Categories, rules, and boxes are all means to organize, dictate and contain various aspects of our lives. They can also misrepresent, restrict, and obscure the exploration and expression of authentic experiences. What creates a sense of order for some can actually act as a censor for the reality that lurks beneath what we are comfortable acknowledging. My process resists conventional expectations as I explore concepts of discomfort and society’s attempt to rearrange causes of angst into compartmentalized vignettes of acceptability. My work exposes emotions, challenges perceptions, and mocks social norms. I enjoy making people uncomfortable so they are forced to examine their own reactions and ultimately realize they can actually relate and connect with the concepts they initially deemed revolting, inferior, or unacceptable. I seek to instigate a confrontation between our external projections and our internal interpretations that leads to conversations about what makes us weird, normal, or beautiful—and who’s really in charge of handing out those labels.


Originally from Encinitas, California, Lucy Stefanko is a Chicago-based visual artist. While she focuses primarily on fiber art and printmaking, her focus extends to a variety of media  to express her perspectives. Her artistic practice began at the age of 8 when she was enrolled in an immersive visual art collective that provided instruction from teaching artists as well as the visiting professional artists-in-residence. More than just a hobby, art developed into the way Lucy processed and navigated the world around her. Currently attending the School of the Art Institute of Chicago, she continues to create and exhibit.  


School of the Art Institute of Chicago 

pursuing BFA in Studio, class of 2023 (merit scholar)

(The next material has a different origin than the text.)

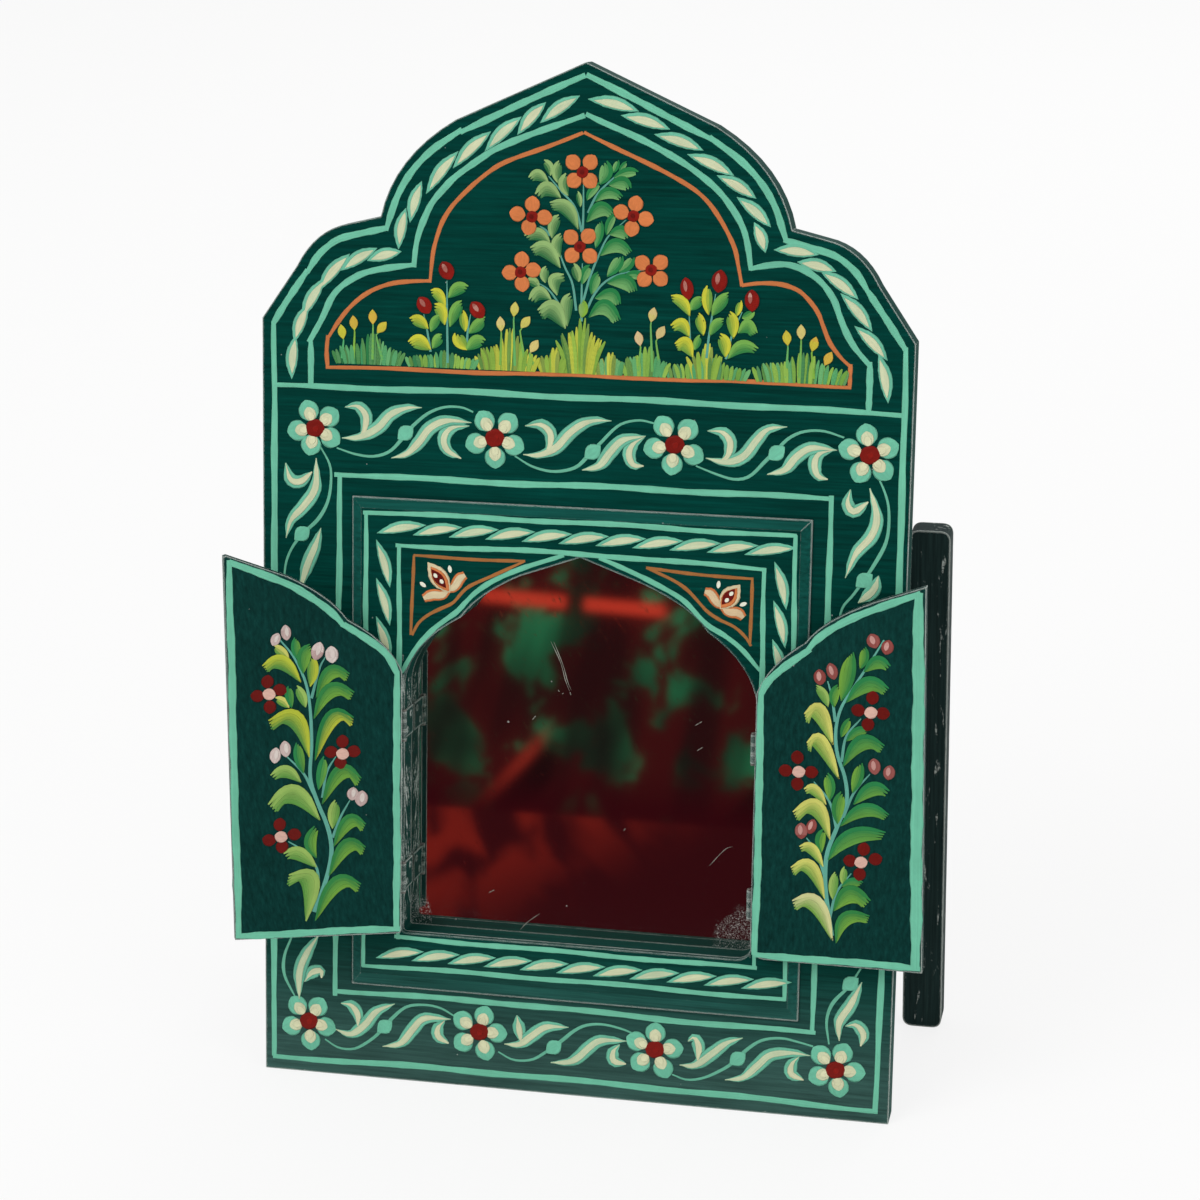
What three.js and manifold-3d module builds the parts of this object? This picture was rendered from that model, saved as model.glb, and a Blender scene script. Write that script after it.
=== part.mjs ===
// A free-standing wooden mirror with two shutters, modelled in millimetres with +Z up and the front facing -Y.
// A flat board with a lobed top leans back on its planed foot. A raised frame is glued to its face, one pointed
// arch is cut through both, the glass sits behind it, and two folding gates behind the board hold it up.
// The panel's own axes are X to the right, Y back through the board and Z up along it, before it leans.
import * as THREE from "three";
import { ConvexGeometry } from "three/addons/geometries/ConvexGeometry.js";
import { mergeVertices } from "three/addons/utils/BufferGeometryUtils.js";
import Module from "manifold-3d";

const wasm = await Module();
wasm.setup();

// ---- Driving dimensions -------------------------------------------------------------------------------------

const leanDegrees = 10; // how far the board leans back
const seatGap = 0.3; // between two pieces that touch

// Board: straight sides up to the shoulders, a low lobe at each side, a notch, and a pointed crown.
const boardWidth = 254;
const boardThick = 10;
const shoulderHeight = 305.5;
const lobeRun = 14; // straight slope from the shoulder, across
const lobeSlopeRise = 20.5; // the same slope, upwards
const lobeTopRun = 35; // shoulder to the lobe's flat top, across
const lobeTopRise = 37.5;
const notchHalfWidth = 79.5;
const notchRise = 40.5; // shoulder to notch
const crownBendHalfWidth = 50; // where the crown's curve runs into its straight slope
const crownBendRise = 37.5; // notch to that bend
const crownRise = 60; // notch to the point

// Arch opening, cut through the raised frame and the board. It is cut by hand, so its two sides differ a little.
const openingWidth = 140.6;
const openingCentre = 1.1; // to the right of the board's middle
const sillHeight = 62.8;
const jambHeight = 101.2; // sill to the spring of the arch
const leftCuspInset = 23.2; // jamb to cusp, across
const rightCuspInset = 20;
const cuspRise = 28.1; // spring to cusp
const archBendHalfWidth = 24; // where the upper curve runs into its straight slope
const archBendRise = 17.5; // cusp to that bend
const archPointRise = 26.2; // cusp to the point
const leftSillRadius = 1.5; // the opening's lower corners
const rightSillRadius = 6.5;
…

Early College Program 2017-2018 (merit scholar)

Stone And Glass 

Studied glass blowing with James Stone 2014–2018

Lux Art Institute

Kids in Residence 2008-2014

Youth Collective 2015-2019

Studied with artists-in-residence onsite at Lux including MacArthur Fellows Elizabeth Turk and Robert W. Irwin. Other influential artists Lucy studied with include Melora Kuhn, Ann Weber, Marcus Kenney, and Jarmo Mäkilä, among others.